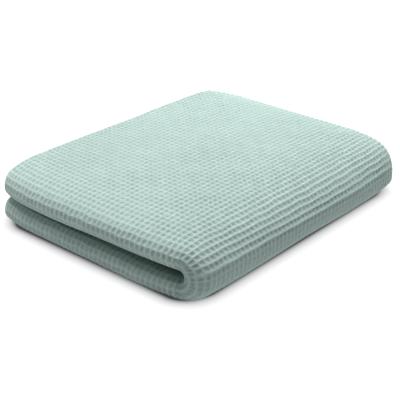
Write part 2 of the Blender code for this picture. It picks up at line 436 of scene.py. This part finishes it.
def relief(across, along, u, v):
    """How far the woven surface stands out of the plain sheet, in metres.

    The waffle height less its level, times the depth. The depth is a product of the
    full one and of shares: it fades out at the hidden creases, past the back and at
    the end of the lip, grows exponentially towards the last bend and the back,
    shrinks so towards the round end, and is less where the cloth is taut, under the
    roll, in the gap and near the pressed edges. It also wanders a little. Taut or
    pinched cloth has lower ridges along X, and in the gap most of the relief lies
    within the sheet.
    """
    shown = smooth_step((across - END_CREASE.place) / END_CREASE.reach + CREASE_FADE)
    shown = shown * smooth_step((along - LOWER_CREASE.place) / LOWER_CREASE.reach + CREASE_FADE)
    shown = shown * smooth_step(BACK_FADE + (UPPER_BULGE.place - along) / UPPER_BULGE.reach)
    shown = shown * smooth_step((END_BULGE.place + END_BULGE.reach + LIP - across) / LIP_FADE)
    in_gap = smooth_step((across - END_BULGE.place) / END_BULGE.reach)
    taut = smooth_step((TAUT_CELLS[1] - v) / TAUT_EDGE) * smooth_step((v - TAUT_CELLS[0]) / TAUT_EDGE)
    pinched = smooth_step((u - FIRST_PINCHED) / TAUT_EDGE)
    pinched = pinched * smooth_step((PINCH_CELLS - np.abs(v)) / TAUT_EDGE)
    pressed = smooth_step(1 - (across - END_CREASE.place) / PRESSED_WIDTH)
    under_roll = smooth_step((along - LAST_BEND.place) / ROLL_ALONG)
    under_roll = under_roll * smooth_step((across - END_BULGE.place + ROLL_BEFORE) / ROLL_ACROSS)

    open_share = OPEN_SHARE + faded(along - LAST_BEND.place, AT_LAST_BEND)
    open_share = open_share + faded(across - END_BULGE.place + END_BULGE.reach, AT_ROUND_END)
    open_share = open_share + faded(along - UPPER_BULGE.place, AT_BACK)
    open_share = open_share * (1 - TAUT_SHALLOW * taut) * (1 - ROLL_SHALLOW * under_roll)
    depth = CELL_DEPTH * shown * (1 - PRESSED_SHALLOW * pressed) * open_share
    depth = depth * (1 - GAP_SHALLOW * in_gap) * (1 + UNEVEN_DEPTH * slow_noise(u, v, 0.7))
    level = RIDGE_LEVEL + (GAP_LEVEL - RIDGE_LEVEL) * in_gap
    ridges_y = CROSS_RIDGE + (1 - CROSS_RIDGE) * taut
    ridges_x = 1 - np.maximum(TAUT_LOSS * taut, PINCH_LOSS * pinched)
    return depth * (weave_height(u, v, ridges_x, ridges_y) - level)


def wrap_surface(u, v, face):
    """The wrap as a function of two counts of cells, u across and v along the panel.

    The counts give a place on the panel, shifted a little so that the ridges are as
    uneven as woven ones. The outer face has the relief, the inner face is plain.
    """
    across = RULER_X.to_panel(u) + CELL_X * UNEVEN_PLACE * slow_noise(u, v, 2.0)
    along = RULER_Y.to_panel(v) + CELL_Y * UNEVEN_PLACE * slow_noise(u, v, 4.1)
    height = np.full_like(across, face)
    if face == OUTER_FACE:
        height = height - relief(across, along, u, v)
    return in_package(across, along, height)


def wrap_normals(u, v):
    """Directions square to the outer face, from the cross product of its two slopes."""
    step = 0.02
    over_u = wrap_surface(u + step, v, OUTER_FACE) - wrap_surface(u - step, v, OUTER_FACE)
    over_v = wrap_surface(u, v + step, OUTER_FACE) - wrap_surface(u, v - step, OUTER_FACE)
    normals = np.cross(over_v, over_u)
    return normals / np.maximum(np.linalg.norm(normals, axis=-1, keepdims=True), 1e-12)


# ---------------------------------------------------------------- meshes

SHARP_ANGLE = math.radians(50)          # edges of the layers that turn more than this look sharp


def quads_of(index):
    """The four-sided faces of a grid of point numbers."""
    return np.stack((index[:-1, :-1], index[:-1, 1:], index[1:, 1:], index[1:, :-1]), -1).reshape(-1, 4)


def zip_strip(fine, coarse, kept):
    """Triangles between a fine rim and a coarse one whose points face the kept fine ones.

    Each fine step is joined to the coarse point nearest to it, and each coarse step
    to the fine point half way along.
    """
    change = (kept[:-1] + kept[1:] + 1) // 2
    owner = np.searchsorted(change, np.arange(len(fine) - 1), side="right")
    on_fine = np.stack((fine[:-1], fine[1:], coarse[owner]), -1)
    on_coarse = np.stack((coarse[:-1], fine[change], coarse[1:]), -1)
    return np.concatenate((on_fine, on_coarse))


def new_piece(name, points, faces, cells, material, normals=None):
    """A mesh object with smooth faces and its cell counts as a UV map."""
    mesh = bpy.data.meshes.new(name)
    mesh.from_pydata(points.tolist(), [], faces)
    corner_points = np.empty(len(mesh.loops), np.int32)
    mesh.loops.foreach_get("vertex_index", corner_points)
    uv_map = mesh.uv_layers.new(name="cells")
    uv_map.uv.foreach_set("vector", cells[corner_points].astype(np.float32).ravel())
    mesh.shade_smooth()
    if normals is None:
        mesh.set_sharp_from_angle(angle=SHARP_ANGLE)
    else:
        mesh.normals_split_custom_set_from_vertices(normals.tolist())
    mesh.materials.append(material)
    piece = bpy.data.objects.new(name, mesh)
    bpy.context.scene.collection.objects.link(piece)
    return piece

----

### WHAT TO PRODUCE
What is needed is an exact copy of the lines from the start of the listing through the line where "sheet, in metres." sits, please, both end lines included and nothing more.

### TASK RESULT
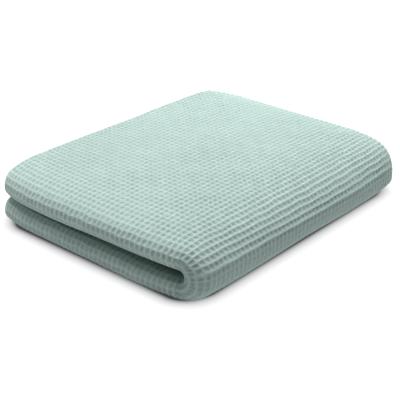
Write part 2 of the Blender code for this picture. It picks up at line 436 of scene.py. This part finishes it.
def relief(across, along, u, v):
    """How far the woven surface stands out of the plain sheet, in metres.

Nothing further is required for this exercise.